> [DATA PROVIDED]
## start

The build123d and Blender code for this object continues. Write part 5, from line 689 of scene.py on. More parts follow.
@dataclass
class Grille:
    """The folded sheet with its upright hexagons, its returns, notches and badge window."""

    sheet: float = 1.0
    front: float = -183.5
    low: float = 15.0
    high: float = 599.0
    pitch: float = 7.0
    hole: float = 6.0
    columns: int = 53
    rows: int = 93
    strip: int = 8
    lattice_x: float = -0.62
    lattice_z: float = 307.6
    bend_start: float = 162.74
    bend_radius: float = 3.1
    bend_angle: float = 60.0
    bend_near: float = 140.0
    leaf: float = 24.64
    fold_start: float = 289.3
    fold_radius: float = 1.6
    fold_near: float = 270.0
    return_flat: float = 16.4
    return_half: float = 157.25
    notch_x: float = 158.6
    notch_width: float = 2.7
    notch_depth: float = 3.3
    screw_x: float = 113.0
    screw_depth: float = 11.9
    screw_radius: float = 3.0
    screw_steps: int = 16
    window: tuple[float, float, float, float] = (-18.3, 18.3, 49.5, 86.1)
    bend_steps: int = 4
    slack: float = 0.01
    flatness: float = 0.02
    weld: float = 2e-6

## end

> [EXERCISE INSTRUCTIONS]
Restate the data above word for word, please.

> [EXERCISE OUTPUT]
The build123d and Blender code for this object continues. Write part 5, from line 689 of scene.py on. More parts follow.
@dataclass
class Grille:
    """The folded sheet with its upright hexagons, its returns, notches and badge window."""

    sheet: float = 1.0
    front: float = -183.5
    low: float = 15.0
    high: float = 599.0
    pitch: float = 7.0
    hole: float = 6.0
    columns: int = 53
    rows: int = 93
    strip: int = 8
    lattice_x: float = -0.62
    lattice_z: float = 307.6
    bend_start: float = 162.74
    bend_radius: float = 3.1
    bend_angle: float = 60.0
    bend_near: float = 140.0
    leaf: float = 24.64
    fold_start: float = 289.3
    fold_radius: float = 1.6
    fold_near: float = 270.0
    return_flat: float = 16.4
    return_half: float = 157.25
    notch_x: float = 158.6
    notch_width: float = 2.7
    notch_depth: float = 3.3
    screw_x: float = 113.0
    screw_depth: float = 11.9
    screw_radius: float = 3.0
    screw_steps: int = 16
    window: tuple[float, float, float, float] = (-18.3, 18.3, 49.5, 86.1)
    bend_steps: int = 4
    slack: float = 0.01
    flatness: float = 0.02
    weld: float = 2e-6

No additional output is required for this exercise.